Sears - which owns Selfridges, Miss Selfridge, Richards, Wallis and Warehouse - buys from all over the world.

It says it ensures its suppliers comply with local laws and regulations guaranteeing working conditions and health and safety.

"Sears is committed to the goal that goods are sourced from suppliers which comply with local laws and maintain appropriate standards," said a spokeswoman.

Monsoon buys predominantly from the UK, Europe and the Far East.

The company says all suppliers are required to adhere to the company's code of conduct, guaranteeing workers' rights and conditions as well as quality.

In addition, the firm points out that its suppliers are regularly visited by UK and overseas staff.

"Monsoon is a responsible retailer which takes very seriously its role in developing good supplier practice," said a spokesman.

Next buys worldwide.

It says its code of conduct states the company will not deal with suppliers who knowingly compromise the safety of their workforce. They ensure factories are safe, that no child labour is used and production methods are guaranteed.
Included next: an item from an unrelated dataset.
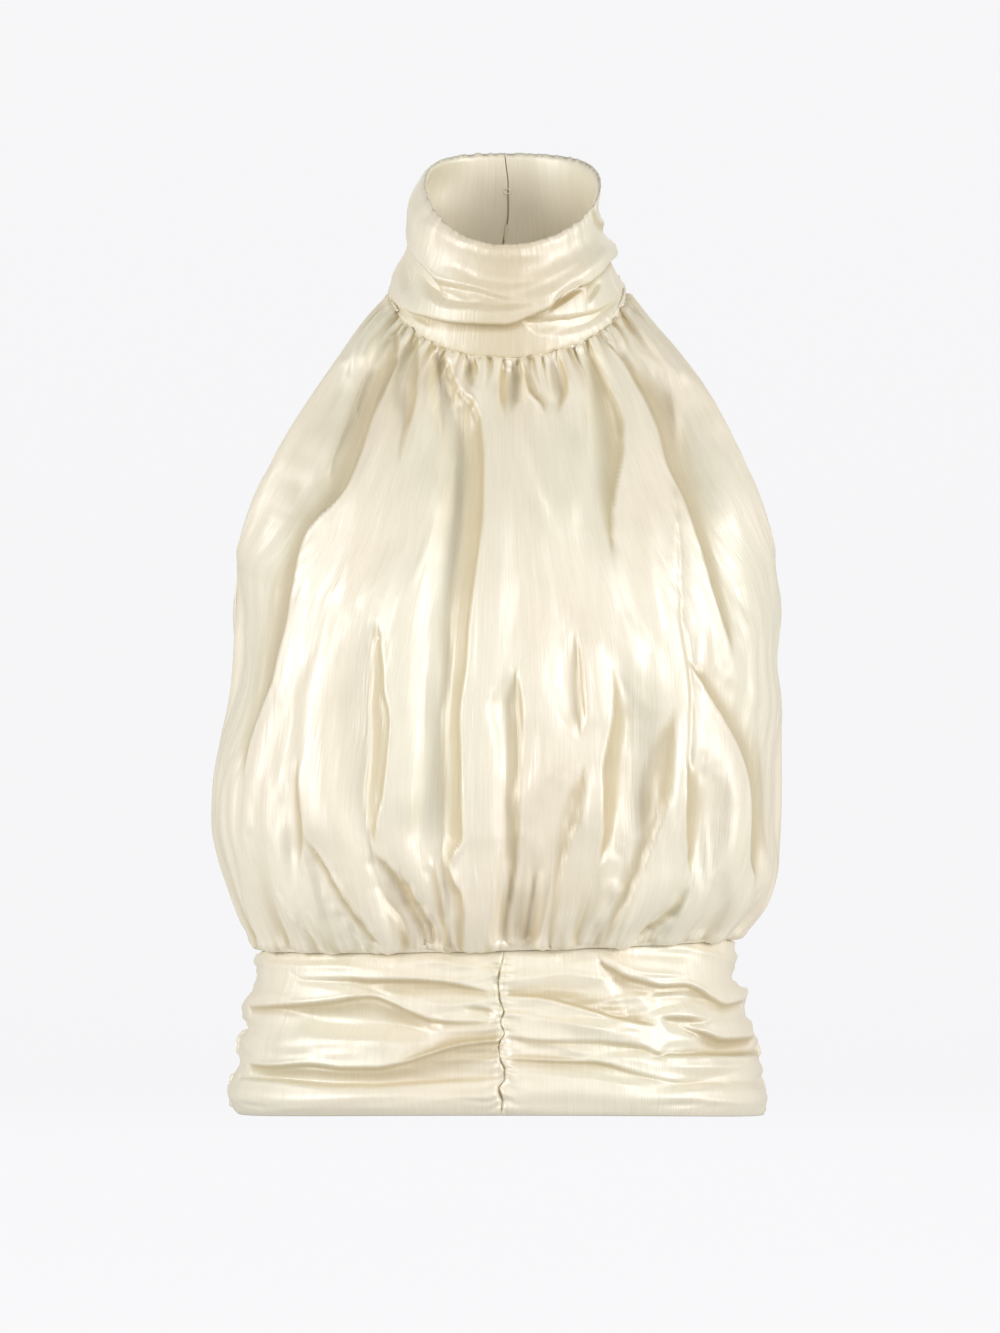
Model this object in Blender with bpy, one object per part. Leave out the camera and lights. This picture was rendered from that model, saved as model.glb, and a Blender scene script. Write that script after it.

The Burton group buys worldwide - about one third from the UK.

It says it employs a strict code of conduct which covers workers' wages and entitlements, health and safety, and outlaws forced labour and child labour. Buyers and management visit factories regularly and it will not deal again with any supplier found to be in breach of the code.

"We take the issue of workers' rights and conditions very seriously. We are also part of the British Retail Consortium, which is actively promoting higher standards throughout the industry," said a spokeswoman.

Harrods buys worldwide.

It says that only a very small percentage of its clothing is manufactured specifically for Harrods and it looks to its manufacturers to ensure their business practices are "beyond reproach".

"Harrods would look very poorly upon suppliers who were found to be exploiting their workforces.

"We would welcome and support any initiative which reduce the suffering and hardship caused by unscrupulous employment practices," said a spokesman.

C & A buys from factories all over the world.

The company has spent the last two years setting up a new auditing company - independent of the rest of the group - whose purpose is to detect and prevent exploitation.

Those factories which refuse unannounced inspections or are found to be employing children, running sweat-shops or breaching basic civil and workers' rights, will lose their contracts as a result.

John Greene, head of corporate affairs, said: "We do not want to be part of the problem and we are taking strong action to ensure that we are not. That of course does not address the underlying complex issues - but we do not have a choice, we cannot be seen to be part of the problem."

Marks & Spencer buys 77 per cent of its products from manufacturers in the UK, 11.5 percent from Western Europe and 11.5 per cent from the developing world.

The company says that "every single factory" used by Marks & Spencer has been visited by a representative who checks on health and safety and working conditions.

Although individual salaries are not monitored, the company ensures pay at the factories "compares well" with local conditions. It is suing ITV's World in Action programme over claims made about child labour.

Andrew Stone, Joint managing director, said: "Our whole mission has been to ensure the best treatment of everybody connected with Marks & Spencer, from managers and shop staff to customers - and those who make our goods. It is a tradition of which we are proud and which goes back 112 years."